Posted on: June 6, 2024, 03:54h. 

Last updated on: June 6, 2024, 02:49h.

The Department of the Interior on Thursday announced an initial $700 million in federal funding to help boost the water level at Lake Mead.

In a press release, the department shared its hope that this investment could return “more than 700,000 acre-feet of water” to Lake Mead.

Despite improvements made in recent months, an historic 23-year drought has led to record low water levels at the nation’s largest human-made reservoir, which supplies 90% of the water for the Las Vegas Strip and the rest of Southern Nevada.

As of June 6, the water in Lake Mead sits at 1,066 feet above sea level. This is better than its measurements in June 2022 (1,043 feet) and June 2023 (1,055 feet), but still 163 feet (12.6%) short of full.
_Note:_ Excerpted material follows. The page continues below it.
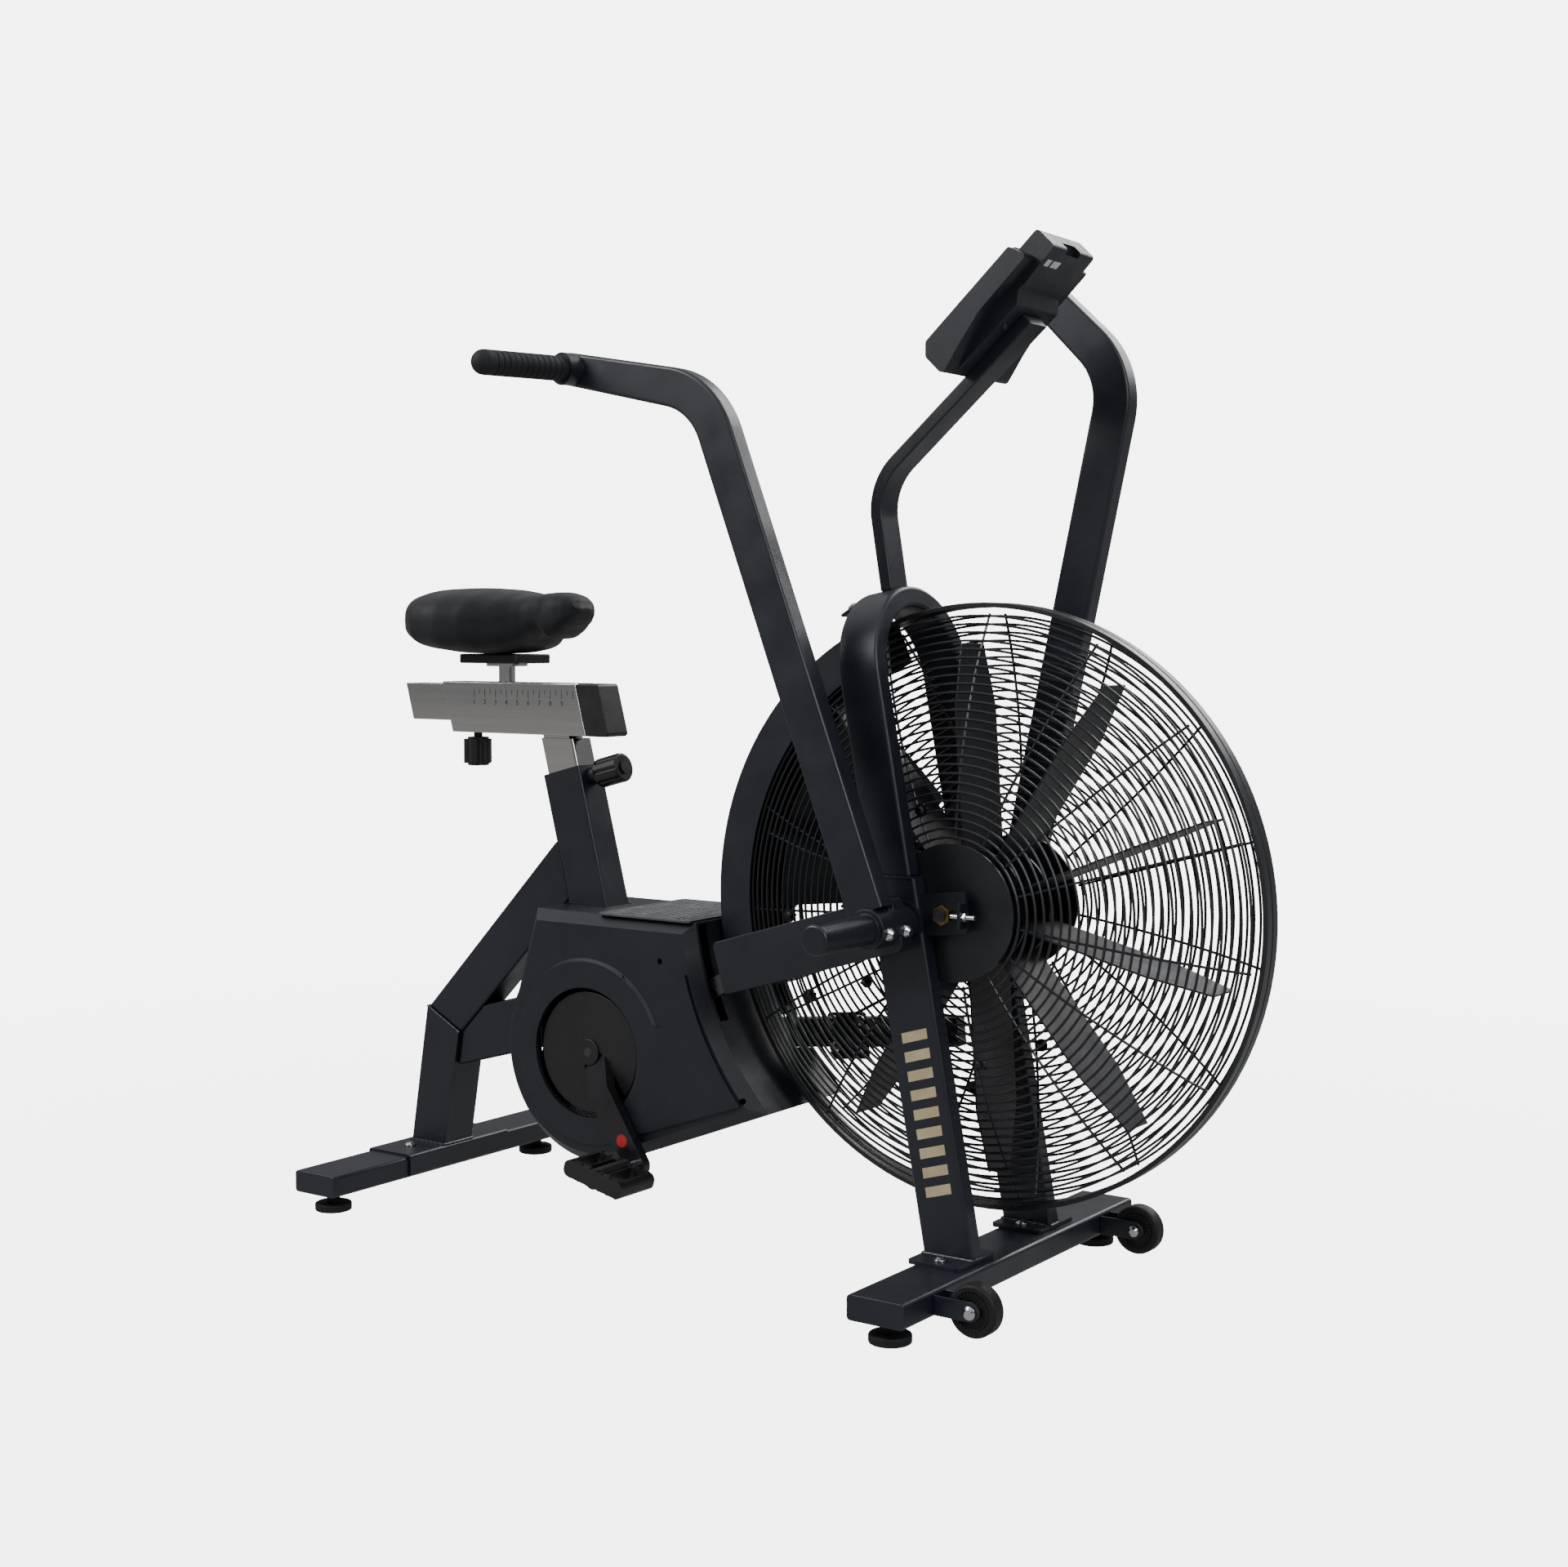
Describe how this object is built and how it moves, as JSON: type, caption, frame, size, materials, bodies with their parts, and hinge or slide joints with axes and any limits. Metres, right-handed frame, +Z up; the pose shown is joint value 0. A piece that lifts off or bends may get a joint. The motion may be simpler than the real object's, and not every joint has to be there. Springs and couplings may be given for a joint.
{
  "type": "air bike",
  "caption": "Fan-braked exercise bike with coupled push-pull levers, caged fan, pedals, sliding saddle, console and transport wheels.",
  "frame": {"origin": "on the floor, midway along and across the machine", "axes": "+X forward to the fan, +Y to the rider's left, +Z up"},
  "size_m": [1.3101, 0.677, 1.2753],
  "materials": {
    "powder": "satin",
    "wire": "satin",
    "fan_paint": "satin",
    "drive": "satin",
    "cover": "satin",
    "black": "satin",
    "pin_knob": "satin",
    "crank_paint": "gloss",
    "stainless": "polished",
    "chrome": "polished",
    "black_screws": "satin",
    "brass": "satin",
    "tread": "satin",
    "grip_rubber": "matte",
    "tyre": "matte",
    "screen": "gloss",
    "saddle_cover": "satin"
  },
  "bodies": {
    "frame": {"front_stabilizer": "powder", "rear_stabilizer": "powder", "rear_upright": "powder", "seat_tube": "powder", "diagonal_strut": "powder", "rear_beam": "powder", "fork_post_left": "powder", "fork_post_right": "powder", "fork_plates": "powder", "fan_arch": "powder", "fan_beam": "powder", "console_mast": "powder", "pivot_shafts": "powder", "bottom_bracket": "powder", "wind_guard": "powder", "guard_left": "wire", "guard_right": "wire", "guard_rims": "wire", "fan_axle": "drive", "shroud_left": "cover", "shroud_right": "cover", "console_housing": "cover", "frame_bolts": "chrome", "guard_screws": "black_screws", "axle_nuts": "brass", "step_plate": "tread", "feet": "grip_rubber", "drive_belt": "grip_rubber", "console_screen": "screen"},
    "crank": {"crank_axle": "drive", "drive_pulley": "drive", "crank_arm_right": "crank_paint", "crank_arm_left": "crank_paint", "crank_covers": "black", "crank_bolts": "chrome"},
    "fan": {"fan_hub": "fan_paint", "fan_blades": "fan_paint"},
    "pedal_r": {"pedal_right": "black"},
    "pedal_l": {"pedal_left": "black"},
    "lever_r": {"lever_right": "powder", "lever_hub_right": "powder", "grip_right": "grip_rubber", "lever_nuts_right": "chrome"},
    "lever_l": {"lever_left": "powder", "lever_hub_left": "powder", "grip_left": "grip_rubber", "lever_nuts_left": "chrome"},
    "rod_r": {"rod_right": "drive"},
    "rod_l": {"rod_left": "drive"},
    "seat_mast": {"seat_post": "stainless", "slider_inner": "stainless"},
    "carriage": {"slider_outer": "stainless", "slider_cap": "black", "saddle_post": "chrome", "saddle_clamp": "black", "saddle": "saddle_cover"},
    "slide_knob": {"slider_knob": "black"},
    "pin_knob": {"post_pin_knob": "pin_knob"},
    "wheel_r": {"wheel_right": "tyre"},
    "wheel_l": {"wheel_left": "tyre"}
  },
  "joints": [
    {"name": "fan_spin", "type": "hinge", "parent": "frame", "child": "fan", "pos_m": [0.29, 0, 0.464], "axis": [0, -1, 0], "continuous": true},
    {"name": "crank_spin", "type": "hinge", "parent": "frame", "child": "crank", "pos_m": [-0.253, 0, 0.241], "axis": [0, -1, 0], "continuous": true},
    {"name": "right_pedal", "type": "hinge", "parent": "crank", "child": "pedal_r", "pos_m": [-0.15742, -0.17, 0.1065], "axis": [0, -1, 0], "continuous": true},
    {"name": "left_pedal", "type": "hinge", "parent": "crank", "child": "pedal_l", "pos_m": [-0.34858, 0.17, 0.3755], "axis": [0, -1, 0], "continuous": true},
    {"name": "right_lever", "type": "hinge", "parent": "frame", "child": "lever_r", "pos_m": [0.24, -0.17, 0.452], "axis": [0, -1, 0], "range_deg": [-33, 0]},
    {"name": "left_lever", "type": "hinge", "parent": "frame", "child": "lever_l", "pos_m": [0.24, 0.17, 0.452], "axis": [0, -1, 0], "range_deg": [0, 33]},
    {"name": "right_rod", "type": "hinge", "parent": "lever_r", "child": "rod_r", "pos_m": [0.02427, -0.0705, 0.3881], "axis": [0, -1, 0], "range_deg": [0, 52]},
    {"name": "left_rod", "type": "hinge", "parent": "lever_l", "child": "rod_l", "pos_m": [0.02427, 0.0705, 0.5159], "axis": [0, -1, 0], "range_deg": [-52, 0]},
    {"name": "seat_height", "type": "slide", "parent": "frame", "child": "seat_mast", "axis": [-0.2521, 0, 0.9677], "range_m": [-0.02, 0.1]},
    {"name": "seat_reach", "type": "slide", "parent": "seat_mast", "child": "carriage", "axis": [1, 0, 0], "range_m": [0, 0.1]},
    {"name": "slider_clamp_turn", "type": "hinge", "parent": "carriage", "child": "slide_knob", "pos_m": [-0.533, 0, 0.625], "axis": [0, 0, 1], "range_deg": [0, 180]},
    {"name": "pin_pull", "type": "slide", "parent": "frame", "child": "pin_knob", "axis": [0.9677, 0, 0.2521], "range_m": [0, 0.01], "stiffness_N_per_m": 900, "springref_m": -0.01},
    {"name": "right_wheel", "type": "hinge", "parent": "frame", "child": "wheel_r", "pos_m": [0.399, -0.206, 0.041], "axis": [0, -1, 0], "continuous": true},
    {"name": "left_wheel", "type": "hinge", "parent": "frame", "child": "wheel_l", "pos_m": [0.399, 0.206, 0.041], "axis": [0, -1, 0], "continuous": true}
  ],
  "couplings": [
    {"joint": "crank_spin", "follows": "fan_spin", "ratio": 0.35789},
    {"joint": "left_lever", "follows": "right_lever", "ratio": -1},
    {"joint": "right_rod", "follows": "right_lever", "ratio": -1.569},
    {"joint": "left_rod", "follows": "right_lever", "ratio": 1.569}
  ]
}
Lake Mead and the Lower Colorado River Basin supply more than 40 million people with water, as well as fueling hydropower in seven US states.

“The Biden-Harris administration is committed to making western communities more resilient to the impacts of climate change,” Secretary Deb Haaland is quoted as saying in the press release. “Building on our significant efforts to protect the Colorado River System, we are continuing to make smart investments through the President’s Investing in America agenda to strengthen the stability and sustainability of the Colorado River System.”

Desal-oween

The $700 million is earmarked for water distribution structures, advanced metering infrastructure, farm efficiency improvements, canal lining, turf removal, groundwater banking, water recycling and purification efforts, and another potential conservation method we’re hearing for the first time in an official press release: desalinization.

Lake Mead is 272 miles from the nearest large body of salt water, the Pacific Ocean, and constructing a pipeline that long is still not widely regarded as feasible.

Instead, the government is more likely to invest in a desalination plant in Mexico — where the Colorado River empties into the Gulf of California at the base of the Baja Peninsula — and then trade that investment for a portion of Mexico’s Colorado River water rights.

This is the latest announcement of funding by the Lower Colorado Basin System Conservation and Efficiency Program, established through the Inflation Reduction Act of 2022 to address climate change and the drought crisis.